今年4月に豊見城中央病院(新垣晃院長)が内閣府の認定を受けた「国家戦略特別区域高度医療提供事業」のうち、小児に対する軽度三角頭蓋の頭蓋形成手術について、医療関係団体が「自閉症に似た症状と三角頭蓋の関連について、科学的証明はなされていない」として声明文を出し、内閣府に対し認定撤回を求めていることが分かった。同病院はまだ実施していないが「基本的には予定通り進める方向で考えているが、声明文についてはきちんと受け止める」とし、疑問への回答で理解を求めていく考えを示している。
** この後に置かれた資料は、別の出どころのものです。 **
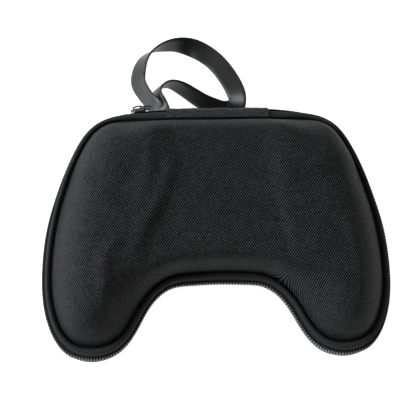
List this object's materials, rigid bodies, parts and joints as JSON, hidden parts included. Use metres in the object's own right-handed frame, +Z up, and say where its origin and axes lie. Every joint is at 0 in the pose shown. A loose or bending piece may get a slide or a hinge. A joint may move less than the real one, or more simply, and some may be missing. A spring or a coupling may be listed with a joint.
{
  "type": "controller carrying case",
  "caption": "Zipped hard-shell carrying case for a game controller: two moulded shells, hinge strip, slider and wrist strap.",
  "frame": {"origin": "on the table under the middle of the case, wrist strap left out", "axes": "+Z up, hinge at +Y, the two grips towards -Y"},
  "size_m": [0.1812, 0.1711, 0.07],
  "materials": {
    "shell_fabric": "matte ballistic weave laminated on moulded foam",
    "welt_fabric": "smooth rolled binding",
    "zip_tape": "close woven tape",
    "zip_coil": "nylon coil, soft sheen",
    "strip_fabric": "matte ballistic weave",
    "metal": "dark nickel plate",
    "webbing": "fine ribbed webbing, satin"
  },
  "bodies": {
    "base": {"base_shell": "shell_fabric", "base_welt": "welt_fabric", "base_zip_tape": "zip_tape", "base_zip_coil": "zip_coil", "base_inner_binding": "zip_tape", "hinge_strip": "strip_fabric", "hinge_lining": "zip_tape", "wrist_strap": "webbing"},
    "lid": {"lid_shell": "shell_fabric", "lid_welt": "welt_fabric", "lid_zip_tape": "zip_tape", "lid_zip_coil": "zip_coil", "lid_inner_binding": "zip_tape"},
    "slider": {"slider_body": "metal"},
    "ring": {"pull_ring": "metal"}
  },
  "joints": [
    {"name": "lid_hinge", "type": "hinge", "parent": "base", "child": "lid", "pos_m": [0, 0.067, 0.034], "axis": [-1, 0, 0], "range_deg": [0, 150], "deforming": ["hinge_strip", "hinge_lining"]},
    {"name": "slider_run", "type": "hinge", "parent": "base", "child": "slider", "pos_m": [-0.02464, -0.052, 0.034], "axis": [0, 0, 1], "range_deg": [0, 2.92]},
    {"name": "ring_swing", "type": "hinge", "parent": "slider", "child": "ring", "pos_m": [-0.03885, 0.06695, 0.034], "axis": [0, 0, 1], "range_deg": [0, 170]}
  ]
}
認定撤回を求める主な動きとしては、日本児童青年精神医学会(松本英夫理事長)が7月にホームページ上で声明文を発表し、日本自閉症協会(市川宏伸会長)も8月に同声明文を支持する見解を表明している。
内閣府地方創生推進事務局の担当者は「県と病院が検討中との報告を受けている」とし、推移を見守る姿勢を示した。県企画部企画調整課の担当者は「病院の意向を大事にしたい」と述べるにとどめた。
三角頭蓋(前頭縫合早期癒合症)とは、子どもの頭蓋骨の接合部分が早期に閉じる病気の一つ。多動や発達の遅滞、自傷行為など自閉症に似た臨床症状との関連性に着目した県内医師が頭蓋形成手術による症状改善を主張し、国や県の事業認定を受けた臨床研究を進めてきた。
同医師のデータによると2015年12月現在の手術数は541例で、13年までの491例のうち「改善した」が249例(51%)、「やや改善した」が218人(44%)だった。一方で同医学会は軽度三角頭蓋と「発達の遅れと自閉症類似の症状」の関連について「軽度三角頭蓋の自然経過を含めた疫学調査が行われておらず、科学的医学的証明はなされておらず、非倫理的な医療行為」などと指摘し、認定撤回を求めている。
同病院が取り組むのは、再生医療など先進技術による医療ツーリズム事業を展開する高度医療提供事業。病床規制に係る医療法の特例として、再生医療と軽度三角頭蓋の頭蓋形成手術、ホウ素中性子捕捉療法によるがん治療―の3分野で先進的医療を提供するため、病床を18床増やすことができる。